Lesen macht reich
S-Bahnhof Savignyplatz. Die junge Frau sitzt am Ende der langen Treppe vor dem Ausgang. Meist im Schneidersitz. In der Regel ist sie nachmittags anzutreffen. Große Brille, Hoodie, die Nase stets in ein Buch vertieft. Sie hat sich eingerichtet. Eine Decke auf dem Boden. Zwei, drei Kissen im Rücken, ein paar Kuscheltiere. Im Beutel ein Stück Fladenbrot. Die Frau hat hier ihren Stammplatz. Sie liest in aller Ruhe, als wäre es das Normalste der Welt. Passanten eilen hektisch vorbei, an der Leserin mit ihrer kleinen Spendenschale. Die junge Frau spricht keine Menschen an, schnorrt nicht, verkauft keinen „Straßenfeger“, wirft niemanden einen flehenden Blick zu. Kein „Haste mal nen Euro oder was zu essen für mich!“ Kaum jemand nimmt Notiz. Viele starren auf ihr Handy. Typisch Berlin. Die junge Frau liest.

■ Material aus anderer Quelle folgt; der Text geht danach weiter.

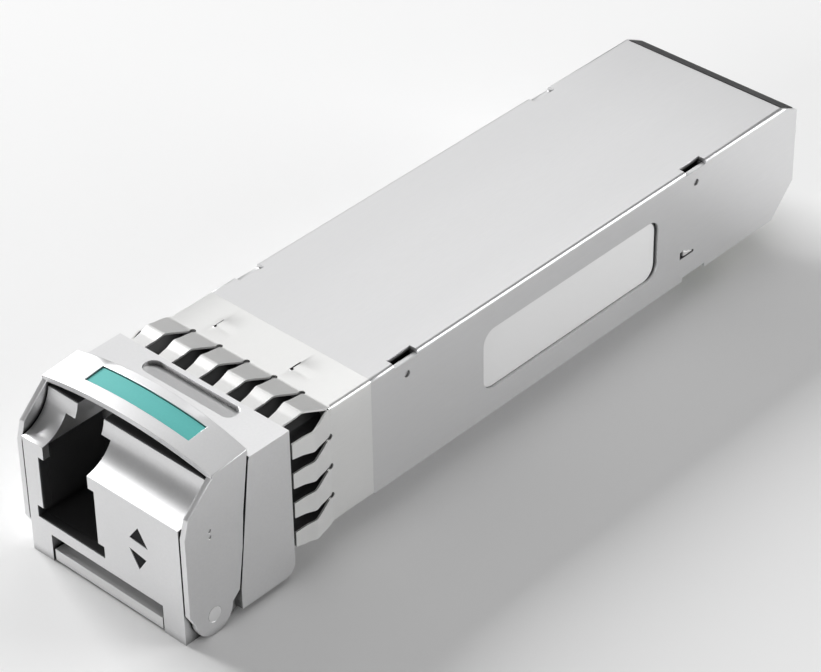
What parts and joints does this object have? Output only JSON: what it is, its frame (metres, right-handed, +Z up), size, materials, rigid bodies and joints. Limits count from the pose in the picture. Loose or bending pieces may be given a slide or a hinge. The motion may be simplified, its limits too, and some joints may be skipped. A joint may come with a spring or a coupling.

Ich kenne sie seit einiger Zeit. Ich versorge sie mit Büchern. Auch mein eigenes habe ich ihr schon in die Hand gedrückt. Ab und zu etwas stecke ich etwas in die Spendenbüchse. Manchmal reden wir über das, was sie liest. Meistens ist ein Mix aus großer Weltliteratur oder einfachen Herz-Schmerz-Geschichten. Sie liest beinahe alles, was sie in die Finger bekommt. Vor kurzem kauerte sie über einem Öko-Thriller. Und? – „Ich lese das Buch zum vierten Mal.“ Warum? Ist das Buch so gut? – „Nein.“ So kompliziert? – „Nein.“ Sie schüttelt den Kopf. „Ich habe nichts anderes. Deshalb das vierte Mal.“ Wir lachen beide.
Bei meinem nächsten Heimweg bringe ich zwei Bücher mit. Das trifft sich gut, weil ich in diesen Tagen sowieso meinen großen ZDF-Bestand auflösen muss, was mir extrem schwerfällt. An vielen Büchern hänge ich. Zu viele Erinnerungen. Ich entscheide mich für die Pulitzer-Preisträgerin Elizabeth Strout. Am Meer. Den „zartesten Lockdown-Roman“, verspricht eine Rezension. Die US-Bestsellerautorin erzählt von einer Frau, die mit ihrem Ex-Mann während der Pandemie aus New York in die einsame Zweisamkeit eines alten Landhauses flieht. Man ahnt es. Die Idylle wird zur Hölle.
Das zweite, ein älteres Buch ist von einer hochtalentierten Autorin aus dem Kaukasus. Olga Grjasnova. Der Russe ist einer, der Birken liebt. Der Titel ist genial. Er macht neugierig. Die Geschichte: Mascha ist jung und eigenwillig. Aserbaidschanerin, Jüdin oder auch Türkin und Französin. Als Immigrantin macht sie in Deutschland rasch die Erfahrung der Sprachlosigkeit. Mittlerweile „spricht sie fünf Sprachen fließend und ein paar weitere so „wie die Ballermann-Touristen Deutsch“, heißt es im Verlagstext.
Die junge Leserin freut sich über die Bücher, die sie nicht kennt. Endlich traue ich mich, die Frau vom Savignyplatz nach ihrem Namen zu fragen. „Ich heiße Angela. Wie Eure Kanzlerin. Aber ich werde Antschela ausgesprochen. Bitte: Mit Tsch, tsch. Antschela aus Kasachstan.“ Sie lächelt. Ihre Augen strahlen hinter ihrer dicken Brille aus einem hübschen, aber erschöpften Gesicht. In der Hand hält sie ein dickes, abgegriffenes Buch: Jeder stirbt für sich allein. Hans Fallada, sage ich zustimmend. Und? – „Ich komme nicht klar damit. Das fällt mir schwer. Aber ich versuchs mal.“ Ich ermuntere sie dranzubleiben. Fallada könne wie kein anderer über die Sorgen der kleinen Leute schreiben. Antschela schaut mich eher skeptisch an. „Gut, ich will nicht aufgeben.“
Wir verabschieden uns. Mir wird klar: Bücher sollen auf keinen Fall im Regal verschimmeln. Bücher müssen wandern. Von Hand zu Hand. Lesen macht klug. Lässt neue Welten entdecken. Schenkt innere Freiheit und geistigen Reichtum.
Bis zum nächsten Mal, Angela. Pass auf dich auf.